Exercise requirements:
Your task is to print the material below exactly as presented.

Data provided:
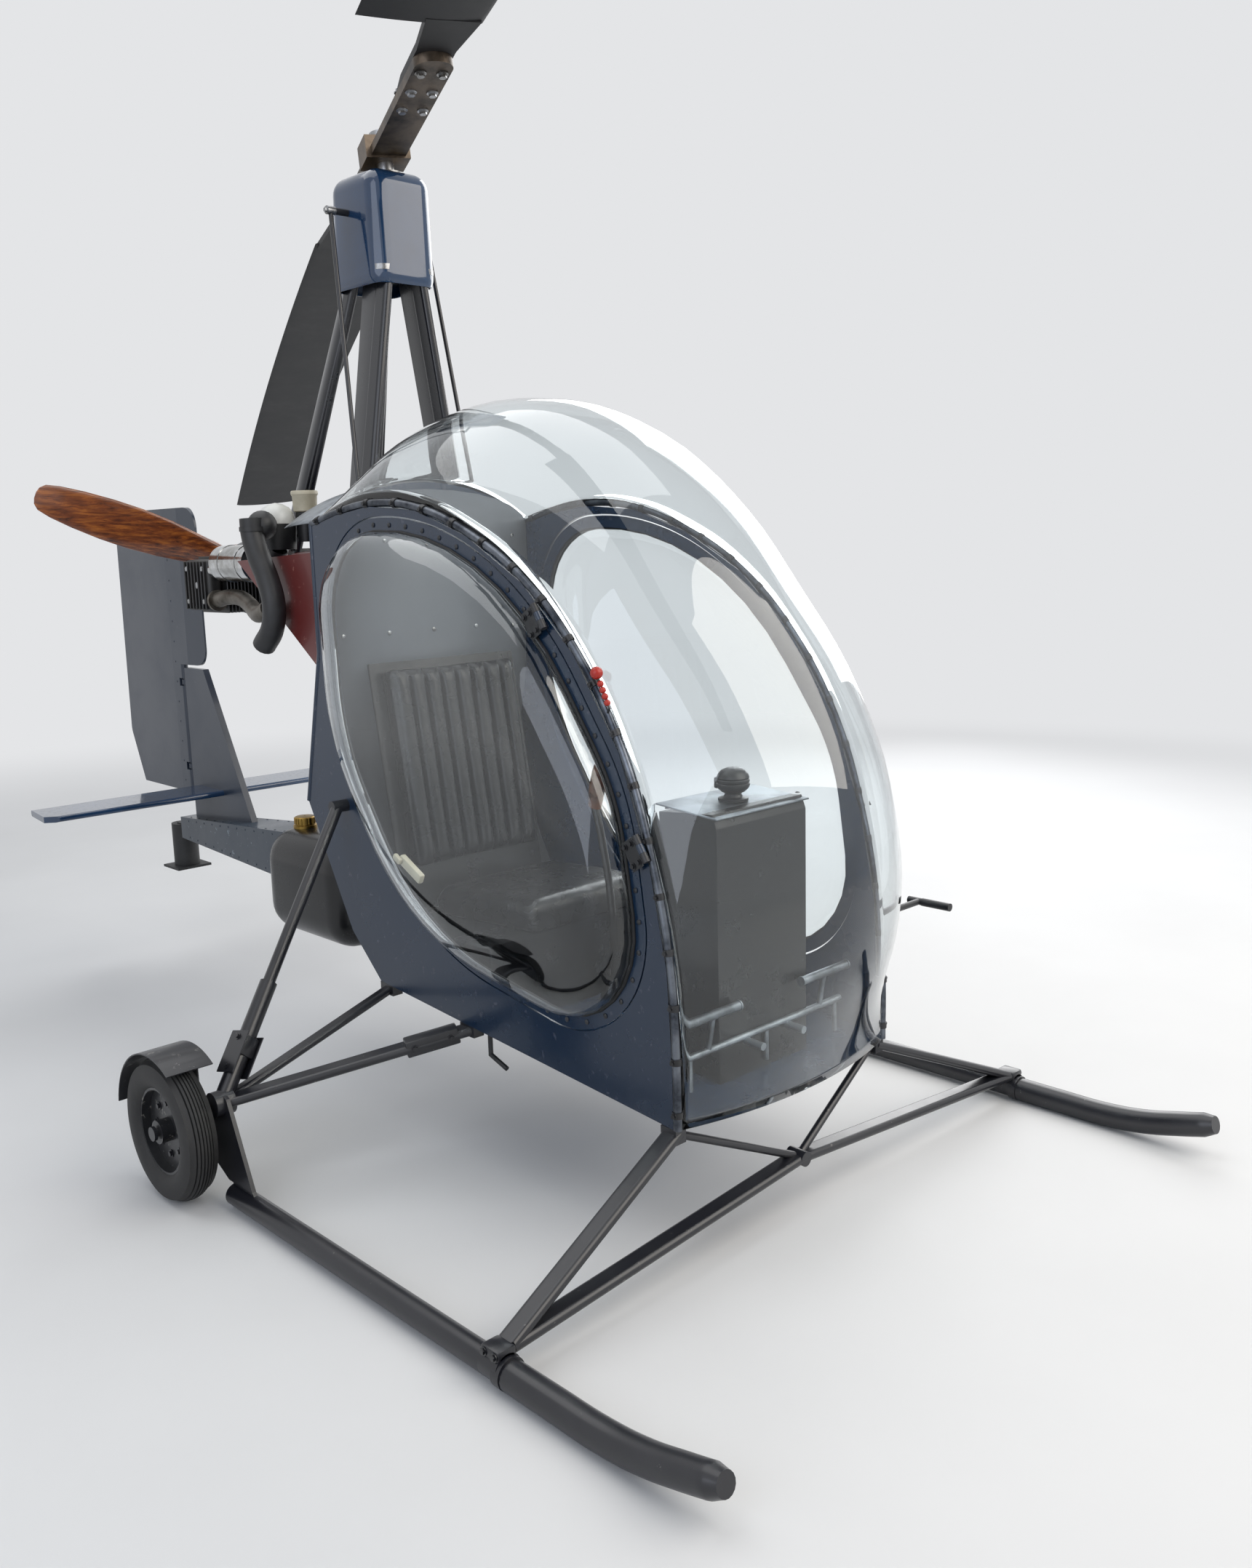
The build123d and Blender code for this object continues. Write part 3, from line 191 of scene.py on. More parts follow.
def enamel(name, base, worn, dust="#5F6064", roughness=0.22, chips=0.62):
    """Sprayed gloss paint on metal: even colour, faint orange peel, dust in broad patches, small chips."""
    material, tree, shader, place = new_material(name)
    # Orange peel is about 2 mm across; drawn at 6 mm so that it shows
    peel = add_node(tree, "ShaderNodeTexNoise", {"Scale": 160.0, "Detail": 2.0}, {"Vector": place})
    patches = add_node(tree, "ShaderNodeTexNoise", {"Scale": 3.2, "Detail": 6.0, "Roughness": 0.62},
                       {"Vector": place})
    # Chips are 2 mm to 20 mm across
    chipping = add_node(tree, "ShaderNodeTexNoise", {"Scale": 42.0, "Detail": 8.0, "Roughness": 0.7},
                        {"Vector": place})
    dull = add_node(tree, "ShaderNodeValToRGB", links={"Fac": patches.outputs["Fac"]},
                    stops=[(0.42, (0, 0, 0, 1)), (0.78, (1, 1, 1, 1))])
    chip = add_node(tree, "ShaderNodeValToRGB", links={"Fac": chipping.outputs["Fac"]},
                    stops=[(chips, (0, 0, 0, 1)), (chips + 0.03, (1, 1, 1, 1))])
    dusty = add_node(tree, "ShaderNodeMath", {1: 0.1}, {0: dull.outputs["Color"]}, operation="MULTIPLY")
    coat = add_node(tree, "ShaderNodeMix", {"A": colour(base), "B": colour(dust)},
                    {"Factor": dusty.outputs[0]}, data_type="RGBA")
    painted = add_node(tree, "ShaderNodeMix", {"B": colour(worn)},
                       {"Factor": chip.outputs["Color"], "A": coat.outputs["Result"]}, data_type="RGBA")
    tree.links.new(painted.outputs["Result"], shader.inputs["Base Color"])
    rough = add_node(tree, "ShaderNodeMapRange", {"To Min": roughness, "To Max": roughness + 0.22},
                     {"Value": dull.outputs["Color"]})
    tree.links.new(rough.outputs["Result"], shader.inputs["Roughness"])
    bump = add_node(tree, "ShaderNodeBump", {"Strength": 0.05, "Distance": 0.001},
                    {"Height": peel.outputs["Fac"]})
    tree.links.new(bump.outputs["Normal"], shader.inputs["Normal"])
    shader.inputs["Coat Weight"].default_value = 0.25
    shader.inputs["Coat Roughness"].default_value = 0.12
    return material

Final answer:
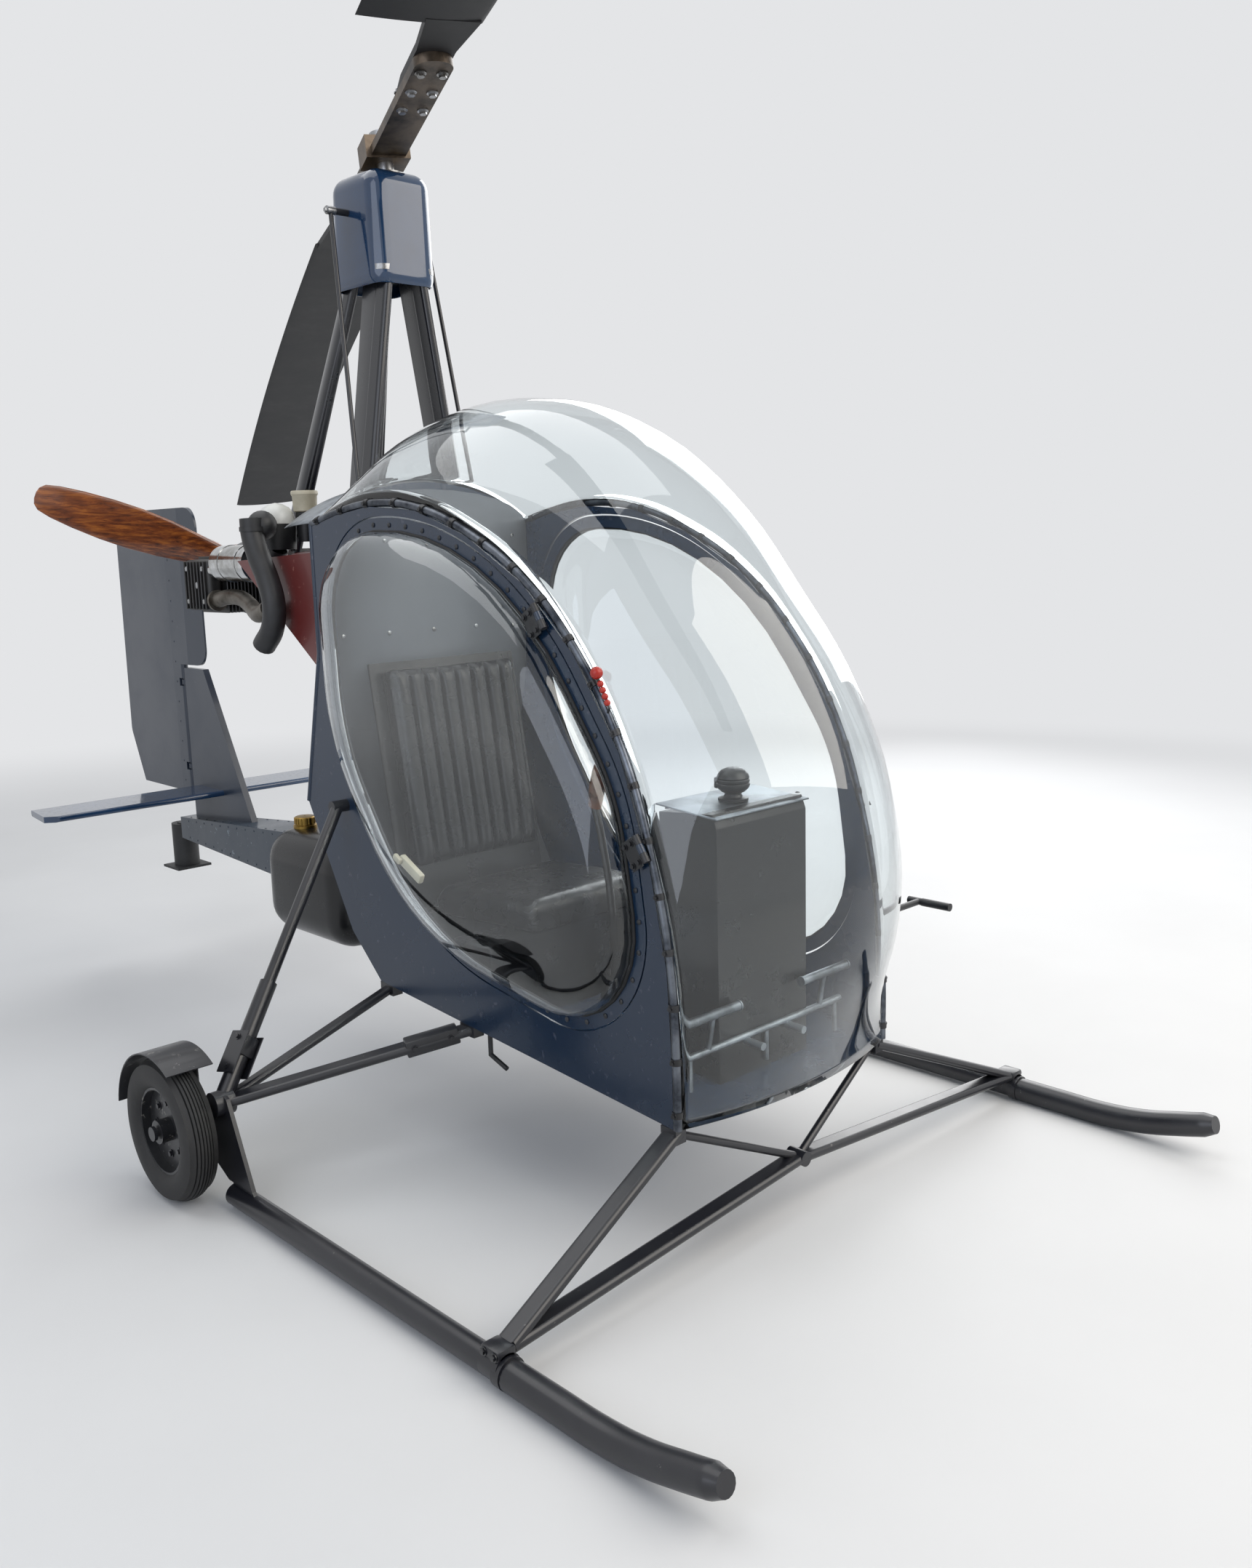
The build123d and Blender code for this object continues. Write part 3, from line 191 of scene.py on. More parts follow.
def enamel(name, base, worn, dust="#5F6064", roughness=0.22, chips=0.62):
    """Sprayed gloss paint on metal: even colour, faint orange peel, dust in broad patches, small chips."""
    material, tree, shader, place = new_material(name)
    # Orange peel is about 2 mm across; drawn at 6 mm so that it shows
    peel = add_node(tree, "ShaderNodeTexNoise", {"Scale": 160.0, "Detail": 2.0}, {"Vector": place})
    patches = add_node(tree, "ShaderNodeTexNoise", {"Scale": 3.2, "Detail": 6.0, "Roughness": 0.62},
                       {"Vector": place})
    # Chips are 2 mm to 20 mm across
    chipping = add_node(tree, "ShaderNodeTexNoise", {"Scale": 42.0, "Detail": 8.0, "Roughness": 0.7},
                        {"Vector": place})
    dull = add_node(tree, "ShaderNodeValToRGB", links={"Fac": patches.outputs["Fac"]},
                    stops=[(0.42, (0, 0, 0, 1)), (0.78, (1, 1, 1, 1))])
    chip = add_node(tree, "ShaderNodeValToRGB", links={"Fac": chipping.outputs["Fac"]},
                    stops=[(chips, (0, 0, 0, 1)), (chips + 0.03, (1, 1, 1, 1))])
    dusty = add_node(tree, "ShaderNodeMath", {1: 0.1}, {0: dull.outputs["Color"]}, operation="MULTIPLY")
    coat = add_node(tree, "ShaderNodeMix", {"A": colour(base), "B": colour(dust)},
                    {"Factor": dusty.outputs[0]}, data_type="RGBA")
    painted = add_node(tree, "ShaderNodeMix", {"B": colour(worn)},
                       {"Factor": chip.outputs["Color"], "A": coat.outputs["Result"]}, data_type="RGBA")
    tree.links.new(painted.outputs["Result"], shader.inputs["Base Color"])
    rough = add_node(tree, "ShaderNodeMapRange", {"To Min": roughness, "To Max": roughness + 0.22},
                     {"Value": dull.outputs["Color"]})
    tree.links.new(rough.outputs["Result"], shader.inputs["Roughness"])
    bump = add_node(tree, "ShaderNodeBump", {"Strength": 0.05, "Distance": 0.001},
                    {"Height": peel.outputs["Fac"]})
    tree.links.new(bump.outputs["Normal"], shader.inputs["Normal"])
    shader.inputs["Coat Weight"].default_value = 0.25
    shader.inputs["Coat Roughness"].default_value = 0.12
    return material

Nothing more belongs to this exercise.